I've offered my few pieces of insight. I hope this will be of help to you guys when you start your collab. Also, be sure to discuss who owns the right to the final comic strips(which contain BOTH writing and art). Will you both have the files on your computers? Who decides on where you post them online? Is mutual agreement needed?
Anyway, just don't start your collab with just anyone, no matter how skilled they are. Same goes for the writer. Chemistry - how well you two work together - is very important in collaborations.
A few conceited trips for writers(please bear with me): Even if you miss your chance of nailing a collaborator today, don't despair. Go back to writing, work on your storytelling skills(especially script-writing, panelling and plotting if you want to work on webcomics) while keeping watch for any artists requesting collaboration.
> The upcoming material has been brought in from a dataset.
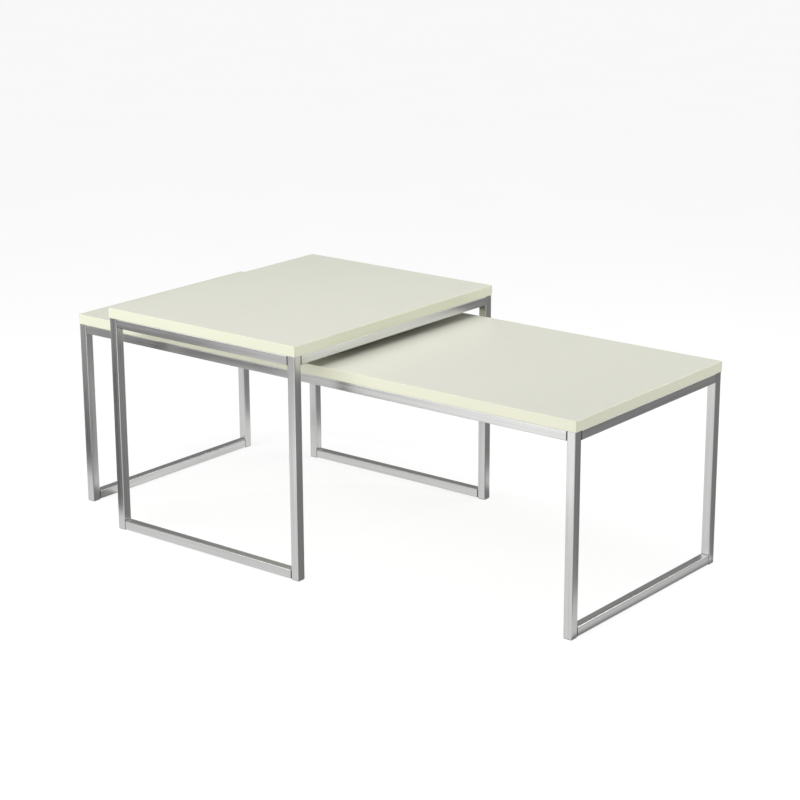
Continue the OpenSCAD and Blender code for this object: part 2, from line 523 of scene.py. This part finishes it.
def band_section(inner, outer, height):
    """Section of an edge band as (outwards, up): small arrises inside, and rounded outside."""
    radius = min(BAND_R, outer - inner - 2 * ARRIS)
    section = [(inner, ARRIS), (inner + ARRIS, 0)]
    for middle_up, first in ((radius, -1), (height - radius, 0)):
        for step in range(CORNER_STEPS + 1):
            angle = (first + step / CORNER_STEPS) * math.pi / 2
            section.append((outer - radius + radius * math.cos(angle), middle_up + radius * math.sin(angle)))
    return section + [(inner + ARRIS, height), (inner, height - ARRIS)]


def edge_band(node, side):
    """Edge band. The front and back ones turn the tops' corners, and the others butt against them."""
    low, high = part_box(node)
    along = X if side in LONG_SIDES else Y
    out = Vector(OUT[side])
    across = Y if along == X else X
    inner_face = low[across] if out[across] > 0 else high[across]
    thick, height, length = high[across] - low[across], high.z - low.z, high[along] - low[along]
    if along == X:
        # Distance from the end, inner and outer face there
        ends = [(0, JOINT, thick - CORNER_R)]
        for step in range(1, CORNER_STEPS + 1):
            turn = step / CORNER_STEPS * math.pi / 2
            distance = CORNER_R * (1 - math.cos(turn))
            ends.append((distance, max(JOINT - distance, 0), thick - CORNER_R * (1 - math.sin(turn))))
    else:
        ends = [(0, 0, thick - JOINT), (JOINT, 0, thick)]
    stations = ends + [(length - distance, inner, outer) for distance, inner, outer in reversed(ends)]
    rings = []
    for distance, inner, outer in stations:
        ring = []
        for outward, up in band_section(inner, outer, height):
            point = Vector((0, 0, low.z + up))
            point[along] = low[along] + distance
            point[across] = inner_face + out[across] * outward
            ring.append(point)
        rings.append(ring)
    shape = bmesh.new()
    loft(shape, rings)
    put(as_object(node + "_strip", shape), node, CREAM_EDGE_BAND)


def glide(node, leg):
    """Moulded glide: a flange with a rounded sole, and a barbed plug up inside the leg."""
    low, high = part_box(node)
    middle = (low + high) / 2
    side = high.x - low.x
    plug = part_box(leg)[1].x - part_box(leg)[0].x - 2 * (WALL + PLUG_PLAY)
    rings = []
    sole = FLANGE_H / 2
    for step in range(CORNER_STEPS + 1):
        angle = step / CORNER_STEPS * math.pi / 2
        inset = sole * (1 - math.sin(angle))
        rings.append((side - 2 * inset, TUBE_R - inset, sole * (1 - math.cos(angle))))
    rings.append((side, TUBE_R, FLANGE_H))
    # Each barb springs from a narrower neck, and slopes back to the next one
    neck, corner = plug - 2 * BARB_OUT, TUBE_R - WALL
    height = FLANGE_H
    while height + BARB_H <= high.z - low.z:
        rings += [(neck, corner, height), (neck, corner, height + BARB_H / 3)]
        rings += [(plug, corner, height + BARB_H / 3), (plug, corner, height + BARB_H / 2)]
        height += BARB_H
    rings += [(neck, corner, height), (plug - 4 * BARB_OUT, corner, high.z - low.z)]
    shape = bmesh.new()
    loft(shape, [ring_at(rounded_square(s, r), low.z + h, Z, middle) for s, r, h in rings])
    put(as_object(node + "_moulding", shape), node, GREY_NYLON)


def threaded(start, end):
    """Outlines and heights of a thread's rings, from one height to another, chamfered at the end."""
    steps = max(2, round((end - start) / THREAD_PITCH * PITCH_STEPS))
    root = THREAD_R - THREAD_DEPTH
    rings = []
    for step in range(steps + 1):
        height = start + (end - start) * step / steps
        crest = max(root, min(THREAD_R, root + (end - height)))
        rings.append((thread(root, crest, height, THREAD_PITCH), height))
    return rings


def screws(node, headed):
    """Every screw of a node: a hexagon socket below, a pan head if it has one, and a real thread."""
    shape = bmesh.new()
    for low, high in solid_boxes(node):
        middle = (low + high) / 2
        tall = high.z - low.z
        head_r = (high.x - low.x) / 2
        rings = [(hexagon(SOCKET_R), SOCKET_H), (hexagon(SOCKET_R), BURR / 2), (circle(SOCKET_R + BURR), 0)]
        if headed:
            rings.append((circle(head_r - HEAD_ROUND), 0))
            for step in range(1, CORNER_STEPS + 1):
                angle = step / CORNER_STEPS * math.pi / 2
                radius = head_r - HEAD_ROUND * (1 - math.sin(angle))
                rings.append((circle(radius), HEAD_ROUND * (1 - math.cos(angle))))
            rings.append((circle(head_r), HEAD_H))
            rings += threaded(HEAD_H, tall)
        else:
            rings.append((circle(THREAD_R - THREAD_DEPTH), 0))
            rings += threaded(BURR, tall)
        loft(shape, [ring_at(outline, low.z + height, Z, middle) for outline, height in rings])
    put(as_object(node + "_turned", shape), node, ZINC_STEEL, SHARP_THREAD)


def inserts(node):
    """Threaded inserts: a coarse thread outside, which grips the board, and a fine one in the bore."""
    shape = bmesh.new()
    for low, high in solid_boxes(node):
        middle = (low + high) / 2
        tall = high.z - low.z
        crest = (high.x - low.x) / 2
        steps = round(tall / INSERT_PITCH * PITCH_STEPS)
        heights = [tall * step / steps for step in range(steps + 1)]
        rings = [(thread(crest - INSERT_DEPTH, crest, h, INSERT_PITCH), h) for h in heights]
        steps = round(tall / THREAD_PITCH * PITCH_STEPS)
        heights = [tall * step / steps for step in range(steps, -1, -1)]
        rings += [(thread(INSERT_BORE_R, INSERT_BORE_R + THREAD_DEPTH, h, THREAD_PITCH), h) for h in heights]
        loft(shape, [ring_at(outline, low.z + h, Z, middle) for outline, h in rings], closed=True)
    put(as_object(node + "_turned", shape), node, INSERT_BRASS, SHARP_THREAD)


def refinish(node, material):
    """Gives a CAD node that keeps its shape a better material."""
    for slot in frame["nodes"][node].material_slots:
        slot.material = material


def build(table):
    """Every piece of one table."""
    laminate(table + "_top_laminate")
    for side in SIDES:
        edge_band(f"{table}_edge_band_{side}", side)
        rail(table, f"{table}_rail_{side}", side)
    for side in FOOT_SIDES[table]:
        rail(table, f"{table}_foot_rail_{side}", side)
    for corner in CORNERS:
        tube(f"{table}_leg_{corner}", Z)
        glide(f"{table}_glide_{corner}", f"{table}_leg_{corner}")
    screws(table + "_set_screws", headed=False)
    screws(table + "_top_screws", headed=True)
    inserts(table + "_top_inserts")
    refinish(table + "_top_board", BOARD_CORE)
    refinish(table + "_backing_laminate", BACKING_SHEET)
    refinish(table + "_rail_spigots", PLAIN_STEEL)
    refinish(table + "_seam_washers", DARK_NYLON)


# ---- Studio ----

def camera():
    """Camera at the front right, looking a little down, with a long lens."""
    azimuth, elevation, roll = (math.radians(degrees) for degrees in (38.58, 16.52, -0.24))
    # In metres: the distance from the CAD box's middle, and how far right of and above it the camera aims
    distance, aim_right, aim_up = 4.069, 0.0386, 0.0451
    right = Vector((math.cos(azimuth), math.sin(azimuth), 0))
    back = Vector((math.sin(azimuth) * math.cos(elevation), -math.cos(azimuth) * math.cos(elevation),
                   math.sin(elevation)))
    up = back.cross(right)
    data = bpy.data.cameras.new("camera")
    data.lens = 94.5
    made = bpy.data.objects.new("camera", data)
    bpy.context.scene.collection.objects.link(made)
    turn = Matrix((right, up, back)).transposed() @ Matrix.Rotation(roll, 3, "Z")
    made.matrix_world = turn.to_4x4()
    made.location = (CAD_BOX[0] + CAD_BOX[1]) / 2 + right * aim_right + up * aim_up + back * distance
    bpy.context.scene.camera = made


def floor_patch(name, corners, height):
    """Flat patch at one height, from its corners as seen from above."""
    shape = bmesh.new()
    shape.faces.new([shape.verts.new((x, y, height)) for x, y in corners])
    return as_object(name, shape)


def floor():
    """Wide pale floor under the glides. Reflections see the cards and the surroundings in its place."""
    corners = [(x * FLOOR_REACH, y * FLOOR_REACH) for x, y in ((-1, -1), (1, -1), (1, 1), (-1, 1))]
    made = floor_patch("floor", corners, CAD_BOX[0].z)
    made.data.materials.append(pale_floor())
    made.visible_glossy = False


def card(name, corners, tone):
    """Card just over the floor that only reflections see. Dark and pale ones give the metal its tones."""
    made = floor_patch(name, corners, CAD_BOX[0].z + MM / 2)
    finish = Finish(name, Base_Color=(0, 0, 0, 1), Emission_Color=(1, 1, 1, 1), Emission_Strength=tone)
    finish.material.cycles.emission_sampling = "NONE"
    made.data.materials.append(finish.material)
    made.visible_camera = made.visible_diffuse = False
    made.visible_transmission = made.visible_shadow = False


def lamp(name, kind, energy):
    """Light that isn't seen itself."""
    data = bpy.data.lights.new(name, kind)
    data.energy = energy
    made = bpy.data.objects.new(name, data)
    made.visible_camera = False
    bpy.context.scene.collection.objects.link(made)
    return made


def sunlight(azimuth, elevation, strength, softness):
    """Very soft light from one direction, as from a wide, distant window."""
    made = lamp("window", "SUN", strength)
    made.data.angle = math.radians(softness)
    made.rotation_euler = (math.radians(90 - elevation), 0, math.radians(azimuth))


def softbox(name, place, aim, size, brightness):
    """Rectangular softbox that faces a point, as bright to look at whatever its size."""
    made = lamp(name, "AREA", brightness * math.pi * size[0] * size[1])
    made.data.shape = "RECTANGLE"
    made.data.size, made.data.size_y = size
    made.location = place
    made.rotation_euler = (Vector(aim) - Vector(place)).to_track_quat("-Z", "Y").to_euler()


def surroundings(above, bright, dark):
    """Dim, even studio above the horizon, where the camera sees plain white instead.

    Below the horizon it goes from dark at the back right to bright at the front left. The floor hides that
    part from everything but reflections.
    """
    world = bpy.data.worlds.new("studio")
    world.use_nodes = True
    tree = Nodes(world.node_tree)
    background = world.node_tree.nodes["Background"]
    way = tree.node("TexCoord", {}).outputs["Generated"]
    front_left = (-0.62, -0.78, 0)
    toward = tree.node("VectorMath", {0: way, 1: front_left}, operation="DOT_PRODUCT").outputs["Value"]
    # How far a direction points to the front left, from -1 to 1: where the dark ends, and full light starts
    dark_end, light_start = -0.3, 0.8
    turn = {"Value": toward, "From Min": dark_end, "From Max": light_start, "To Min": dark, "To Max": bright}
    below = tree.node("MapRange", turn, interpolation_type="SMOOTHSTEP").outputs["Result"]
    height = tree.node("SeparateXYZ", {"Vector": way}).outputs["Z"]
    horizon = {"Value": height, "From Min": -HORIZON, "From Max": HORIZON, "To Min": below, "To Max": above}
    lit = tree.node("MapRange", horizon).outputs["Result"]
    by_camera = tree.node("LightPath", {}).outputs["Is Camera Ray"]
    seen = {"Value": by_camera, "To Min": lit, "To Max": PLAIN_WHITE}
    tree.join(background.inputs["Color"], (1, 1, 1, 1))
    tree.join(background.inputs["Strength"], tree.node("MapRange", seen).outputs["Result"])
    bpy.context.scene.world = world


def cards():
    """Cards round the tables, in metres. Front and right faces of the steel mirror them in the main view."""
    # Darkens the left legs, the tall table's front rail, and the left half of the low table's
    card("dark_card", ((-0.47, -0.37), (-1.3, -2.1), (-2.7, -2.1), (-0.88, -0.37)), 0.02)
    # Brightens the right end of the low table's front rail, and the upper part of the leg there
    card("pale_card_front", ((-0.4, -0.85), (0.35, -0.85), (0.35, -1.8), (-0.4, -1.8)), 1.4)
    # Brightens the right face of the low table's left foot rail, and short stretches of the left legs
    under_left = ((-0.58, -0.15), (-0.48, -0.15), (-0.25, 0.2), (0.15, 0.38), (0.15, 0.55), (-0.58, 0.4))
    card("pale_card_left", under_left, 0.8)
    # Brightens the right face of the low table's right foot rail, and the foot of its front right leg
    card("pale_card_right", ((0.61, -0.3), (0.72, -0.3), (0.72, 0.28), (0.61, 0.28)), 0.7)


def lights():
    """A very soft sun from the front right, and four softboxes. The rim light is for upper right edges."""
    sunlight(azimuth=30, elevation=58, strength=0.92, softness=60)
    softbox("overhead", (0.05, -0.1, 2.2), (0.05, -0.1, 0), (1.8, 1.4), 1.95)
    softbox("front", (-0.8, -1.7, 1.15), (-0.15, -0.25, 0.3), (1.8, 1.2), 2.1)
    softbox("right_back", (1.2, 1.3, 0.95), (0.1, 0, 0.4), (0.8, 0.5), 2.2)
    softbox("rim", (0.9, 1.65, 1.7), (0.1, 0, 0.4), (1.0, 0.4), 5.0)


STEEL = [brushed_steel(axis) for axis in (X, Y, Z)]
CREAM_LAMINATE = cream_laminate()
CREAM_EDGE_BAND = cream_edge_band()
BACKING_SHEET = backing_sheet()
BOARD_CORE = board_core()
DARK_NYLON = nylon("dark_nylon", (0.022, 0.022, 0.022), (0.035, 0.035, 0.035))
GREY_NYLON = nylon("grey_nylon", (0.27, 0.27, 0.27), (0.33, 0.33, 0.33))
ZINC_STEEL = zinc_steel()
PLAIN_STEEL = plain_steel()
INSERT_BRASS = insert_brass()

camera()
floor()
surroundings(above=0.26, bright=0.9, dark=0.26)
cards()
lights()
bpy.context.scene.view_settings.view_transform = "Standard"
for table in TABLES:
    build(table)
And I recommend being active as well, learning to pitch yourself professionally and having a set of writing skills that you feel confident in. Here's two other sites where you can seek for artists:
The subreddit people require you to act professional, even if you aren't one yet. Be sure to read their rules and find good references to excellent pitches online. Remember - you don't EVER need to convince them of your ideas - you need to convince they should collab with you.
For more ideas, visit https://forums.tapas.io/t/thoughts-on-collaboration-writers-looking-for-artists-kind-of-posts-and-vice-versa/10106/6 to hear artists' view on things, and what attracts them to a writer. And remember - collaborations aren't collaborations until both sides of the collaboration can have say in art and writing. The partnership needs to be equal.